The road to getting the job at an ambitious Bundesliga club was one of heartbreak, learning and meticulousness and to aid his growth, Tuchel had the finest mentors – people who were shaping the future of German football.
Like most coaches, Tuchel also delved into the craft following a playing career, but his was much shorter. A series of knee injuries halted his time on the pitch in his early 20s and he was forced to drop the dream of being a player after just 68 appearances across a four-year spell at SSV Ulm.
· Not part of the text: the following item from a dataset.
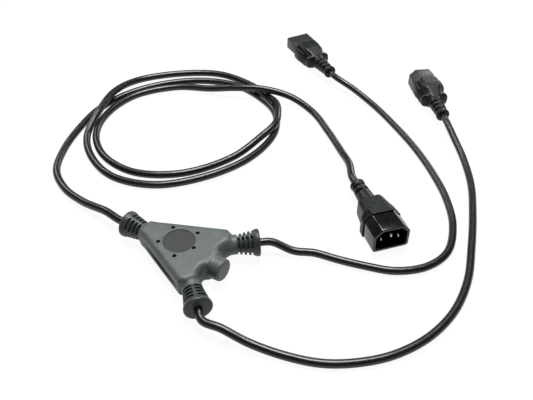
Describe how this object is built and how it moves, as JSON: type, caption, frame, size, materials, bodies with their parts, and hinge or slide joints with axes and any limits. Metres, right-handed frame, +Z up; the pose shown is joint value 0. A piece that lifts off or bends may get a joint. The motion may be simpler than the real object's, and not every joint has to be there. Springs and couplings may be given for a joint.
{
  "type": "power cord splitter",
  "caption": "Power cord splitter with an inlet plug on a long cord, a moulded Y junction with a blank stub, and outlet connectors on branch cords.",
  "frame": {"origin": "on the floor under the middle of the moulded junction, which lies flat", "axes": "+X along the input arm's axis, from the input gland to the blank stub; +Y towards the arm of branch a; +Z up"},
  "size_m": [0.3782, 0.3701, 0.0238],
  "materials": {
    "junction_pvc": "matte, finely textured",
    "body_pvc": "satin",
    "cord_pvc": "semi-gloss, extruded",
    "shroud_plastic": "gloss",
    "nose_plastic": "satin",
    "carrier_nylon": "natural",
    "tinned_metal": "bright plated",
    "contact_brass": "stamped",
    "earth_insulation": "extruded",
    "live_insulation": "extruded",
    "neutral_insulation": "extruded"
  },
  "bodies": {
    "root": {"junction_overmould": "junction_pvc", "splice_carrier": "carrier_nylon", "earth_splice": "tinned_metal", "live_splice": "tinned_metal", "neutral_splice": "tinned_metal", "input_earth_core": "earth_insulation", "input_live_core": "live_insulation", "input_neutral_core": "neutral_insulation", "output_a_earth_core": "earth_insulation", "output_a_live_core": "live_insulation", "output_a_neutral_core": "neutral_insulation", "output_b_earth_core": "earth_insulation", "output_b_live_core": "live_insulation", "output_b_neutral_core": "neutral_insulation", "plug_overmould": "body_pvc", "plug_shroud": "shroud_plastic", "plug_earth_pin": "tinned_metal", "plug_live_pin": "tinned_metal", "plug_neutral_pin": "tinned_metal", "plug_earth_core": "earth_insulation", "plug_live_core": "live_insulation", "plug_neutral_core": "neutral_insulation", "connector_a_overmould": "body_pvc", "connector_a_insert": "nose_plastic", "connector_a_earth_contact": "contact_brass", "connector_a_live_contact": "contact_brass", "connector_a_neutral_contact": "contact_brass", "connector_a_earth_core": "earth_insulation", "connector_a_live_core": "live_insulation", "connector_a_neutral_core": "neutral_insulation", "connector_b_overmould": "body_pvc", "connector_b_insert": "nose_plastic", "connector_b_earth_contact": "contact_brass", "connector_b_live_contact": "contact_brass", "connector_b_neutral_contact": "contact_brass", "connector_b_earth_core": "earth_insulation", "connector_b_live_core": "live_insulation", "connector_b_neutral_core": "neutral_insulation", "main_cord": "cord_pvc", "branch_cord_a": "cord_pvc", "branch_cord_b": "cord_pvc"}
  },
  "joints": []
}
A defender in his day, he was coached by Ralf Rangnick, the developing coach who challenged Germany’s tactical backwardness with his unique four-at-the-back and pressing ideas. It was at Ulm that the pair formed a good rapport.
After leaving Ulm, Tuchel was a dejected figure, studying Business Administration and funding it by working as a bartender – something he hardly enjoyed. Ulm, meanwhile, were on the up while Rangnick would move on to better things, joining his hometown club, VfB Stuttgart. It was here that Tuchel approached his former coach with a view to reviving his playing career with the club’s reserves. Rangnick accepted, but Tuchel’s knee didn’t.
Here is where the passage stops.